═══ DATA FOR THIS TASK

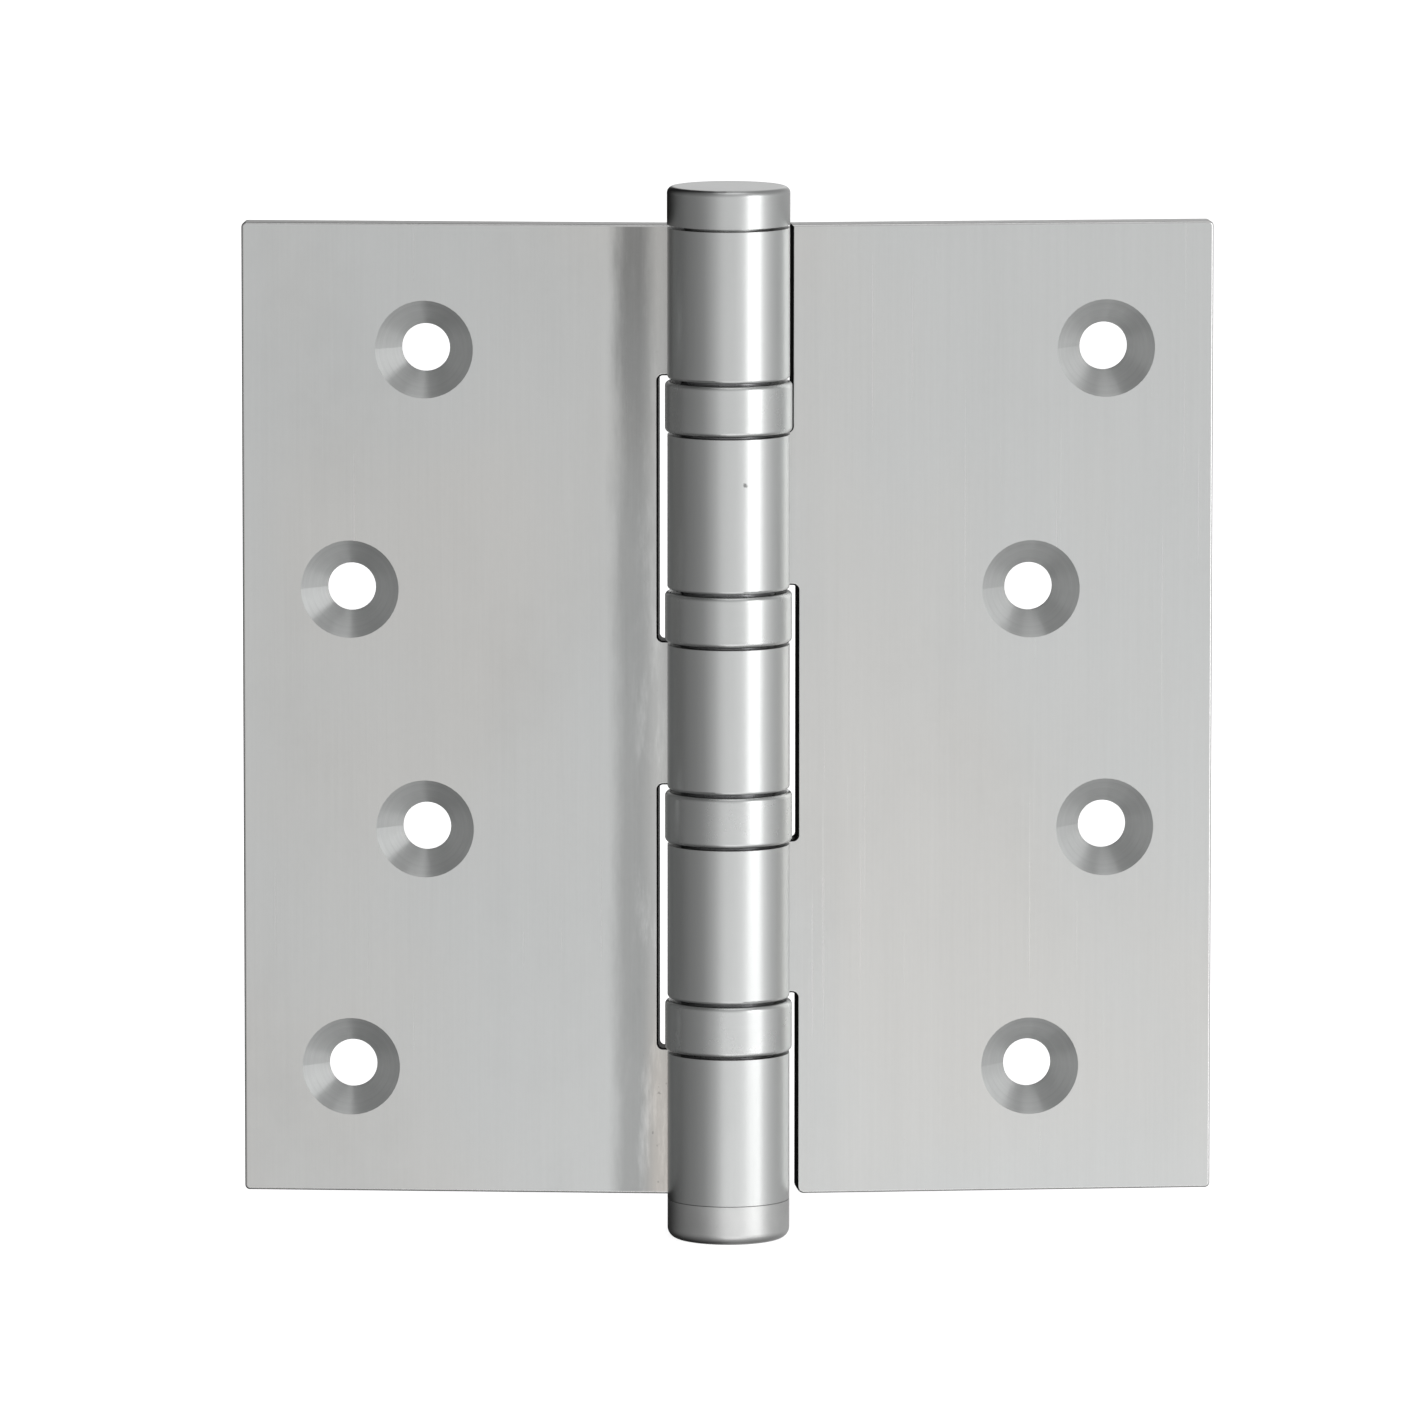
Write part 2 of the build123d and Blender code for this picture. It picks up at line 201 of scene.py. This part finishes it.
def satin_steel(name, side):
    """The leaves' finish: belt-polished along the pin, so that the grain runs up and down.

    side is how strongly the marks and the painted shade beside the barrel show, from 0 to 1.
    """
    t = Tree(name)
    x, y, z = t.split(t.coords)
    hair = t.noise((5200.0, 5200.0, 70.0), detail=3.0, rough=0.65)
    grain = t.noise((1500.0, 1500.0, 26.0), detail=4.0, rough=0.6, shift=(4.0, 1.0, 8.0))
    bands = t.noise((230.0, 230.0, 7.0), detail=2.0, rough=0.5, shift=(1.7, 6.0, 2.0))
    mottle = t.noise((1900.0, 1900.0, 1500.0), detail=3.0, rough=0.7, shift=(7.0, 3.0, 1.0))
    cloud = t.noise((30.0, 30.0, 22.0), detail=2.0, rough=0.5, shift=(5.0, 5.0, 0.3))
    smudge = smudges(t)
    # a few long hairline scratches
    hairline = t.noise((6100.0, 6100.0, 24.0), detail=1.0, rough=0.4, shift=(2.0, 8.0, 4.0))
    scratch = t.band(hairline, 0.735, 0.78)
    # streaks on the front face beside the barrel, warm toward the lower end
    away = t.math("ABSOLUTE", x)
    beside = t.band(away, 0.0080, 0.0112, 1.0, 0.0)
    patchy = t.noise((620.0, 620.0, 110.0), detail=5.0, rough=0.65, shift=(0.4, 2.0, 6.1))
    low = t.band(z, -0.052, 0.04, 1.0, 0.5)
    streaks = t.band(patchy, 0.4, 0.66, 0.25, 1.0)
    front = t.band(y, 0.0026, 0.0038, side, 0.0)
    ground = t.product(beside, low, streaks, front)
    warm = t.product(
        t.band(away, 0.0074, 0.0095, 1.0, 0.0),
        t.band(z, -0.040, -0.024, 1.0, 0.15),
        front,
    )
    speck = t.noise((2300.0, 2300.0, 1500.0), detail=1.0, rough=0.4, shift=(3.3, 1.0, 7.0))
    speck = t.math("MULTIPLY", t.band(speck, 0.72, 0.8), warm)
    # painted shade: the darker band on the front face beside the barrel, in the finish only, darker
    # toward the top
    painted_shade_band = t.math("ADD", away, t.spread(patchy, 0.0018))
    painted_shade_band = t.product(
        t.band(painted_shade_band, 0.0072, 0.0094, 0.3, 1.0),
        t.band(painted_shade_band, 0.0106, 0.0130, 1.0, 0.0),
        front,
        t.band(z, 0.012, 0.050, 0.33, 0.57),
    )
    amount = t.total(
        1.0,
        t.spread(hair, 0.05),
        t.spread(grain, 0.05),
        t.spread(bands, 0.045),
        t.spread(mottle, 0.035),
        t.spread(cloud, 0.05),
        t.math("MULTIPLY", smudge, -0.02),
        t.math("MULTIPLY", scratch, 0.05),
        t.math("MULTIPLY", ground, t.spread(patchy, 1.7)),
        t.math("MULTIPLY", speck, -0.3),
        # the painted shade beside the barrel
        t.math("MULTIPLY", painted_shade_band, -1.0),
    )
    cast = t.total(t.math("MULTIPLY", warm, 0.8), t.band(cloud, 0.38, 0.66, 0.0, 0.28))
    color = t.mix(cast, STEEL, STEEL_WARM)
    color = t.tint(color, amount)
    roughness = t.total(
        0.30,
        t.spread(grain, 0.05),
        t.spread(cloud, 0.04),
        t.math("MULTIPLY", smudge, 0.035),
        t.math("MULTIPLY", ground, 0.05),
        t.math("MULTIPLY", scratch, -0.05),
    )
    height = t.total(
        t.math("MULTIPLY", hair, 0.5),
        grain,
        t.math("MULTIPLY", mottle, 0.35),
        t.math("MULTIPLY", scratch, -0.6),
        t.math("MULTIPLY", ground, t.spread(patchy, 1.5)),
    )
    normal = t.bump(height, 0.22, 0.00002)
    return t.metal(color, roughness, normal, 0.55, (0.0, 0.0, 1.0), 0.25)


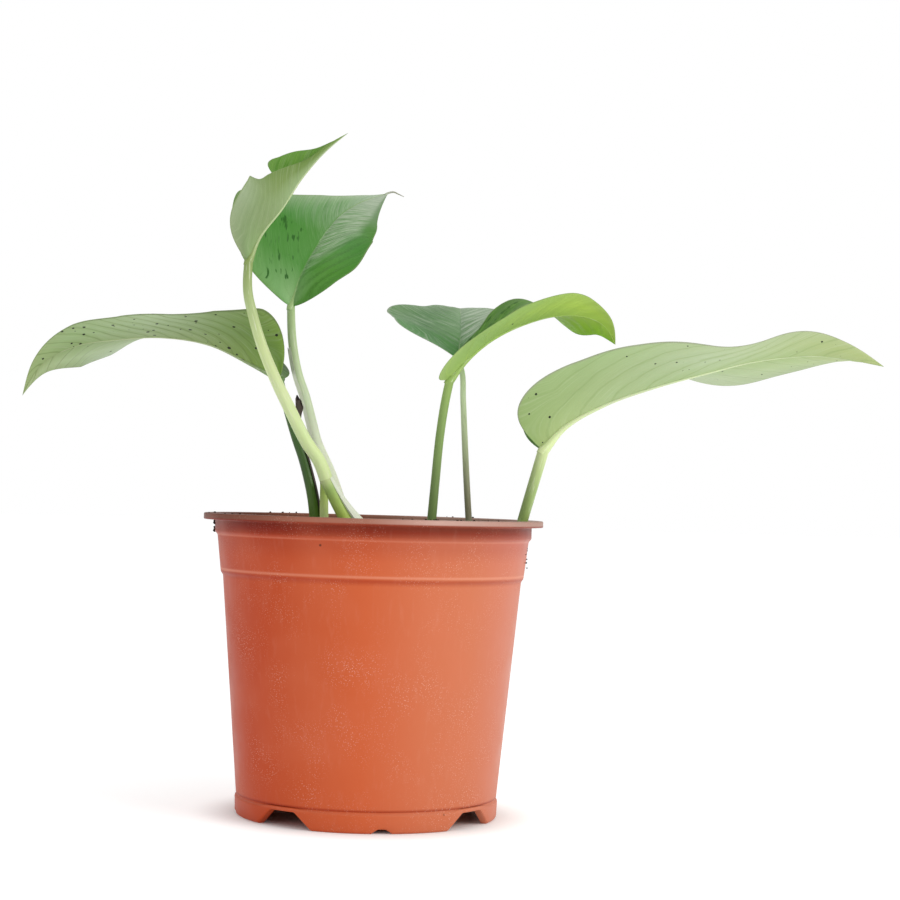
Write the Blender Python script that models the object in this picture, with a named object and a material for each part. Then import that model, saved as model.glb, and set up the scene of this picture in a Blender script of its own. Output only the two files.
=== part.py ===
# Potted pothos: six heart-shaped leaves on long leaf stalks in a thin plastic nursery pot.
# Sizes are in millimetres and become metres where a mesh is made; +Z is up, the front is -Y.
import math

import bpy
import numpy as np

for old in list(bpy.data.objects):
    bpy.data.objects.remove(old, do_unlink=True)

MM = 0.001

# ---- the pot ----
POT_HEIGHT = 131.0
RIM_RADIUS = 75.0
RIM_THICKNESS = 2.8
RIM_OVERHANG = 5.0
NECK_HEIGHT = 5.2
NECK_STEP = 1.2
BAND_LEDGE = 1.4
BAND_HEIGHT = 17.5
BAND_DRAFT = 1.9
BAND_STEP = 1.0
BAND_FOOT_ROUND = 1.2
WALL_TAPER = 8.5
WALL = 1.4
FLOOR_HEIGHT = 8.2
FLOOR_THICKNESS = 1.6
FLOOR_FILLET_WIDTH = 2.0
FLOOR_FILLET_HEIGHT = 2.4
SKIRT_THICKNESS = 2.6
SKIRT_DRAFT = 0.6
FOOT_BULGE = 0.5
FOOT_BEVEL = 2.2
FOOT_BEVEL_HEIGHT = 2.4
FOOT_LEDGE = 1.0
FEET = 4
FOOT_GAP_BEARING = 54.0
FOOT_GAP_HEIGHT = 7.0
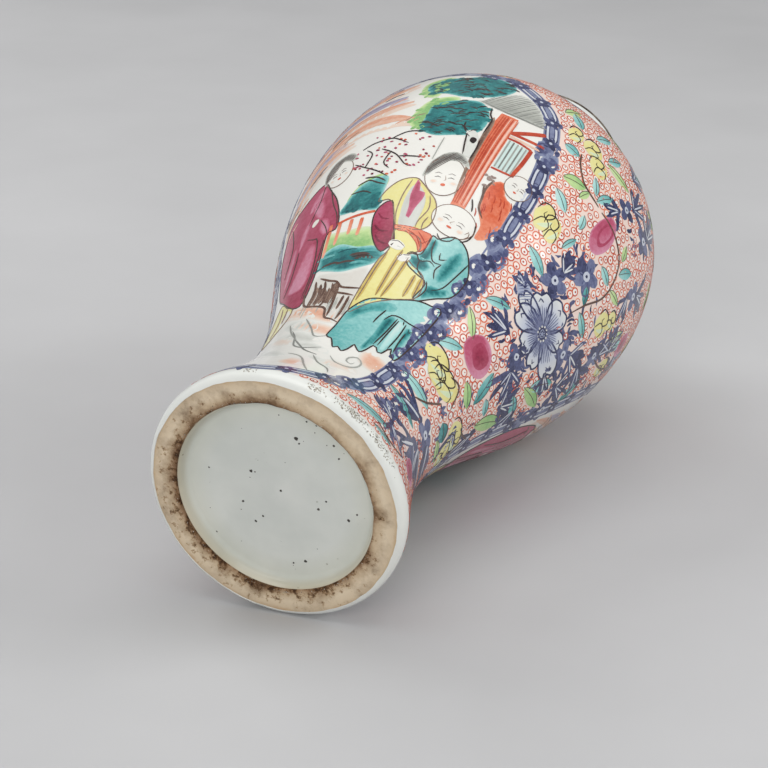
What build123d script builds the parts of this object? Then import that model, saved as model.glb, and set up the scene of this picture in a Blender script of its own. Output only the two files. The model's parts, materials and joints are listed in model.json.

══════

Pull out all lines containing the word "Blender" from the entries above.

TASK RESPONSE –
Write part 2 of the build123d and Blender code for this picture. It picks up at line 201 of scene.py. This part finishes it.
Write the Blender Python script that models the object in this picture, with a named object and a material for each part. Then import that model, saved as model.glb, and set up the scene of this picture in a Blender script of its own. Output only the two files.
What build123d script builds the parts of this object? Then import that model, saved as model.glb, and set up the scene of this picture in a Blender script of its own. Output only the two files. The model's parts, materials and joints are listed in model.json.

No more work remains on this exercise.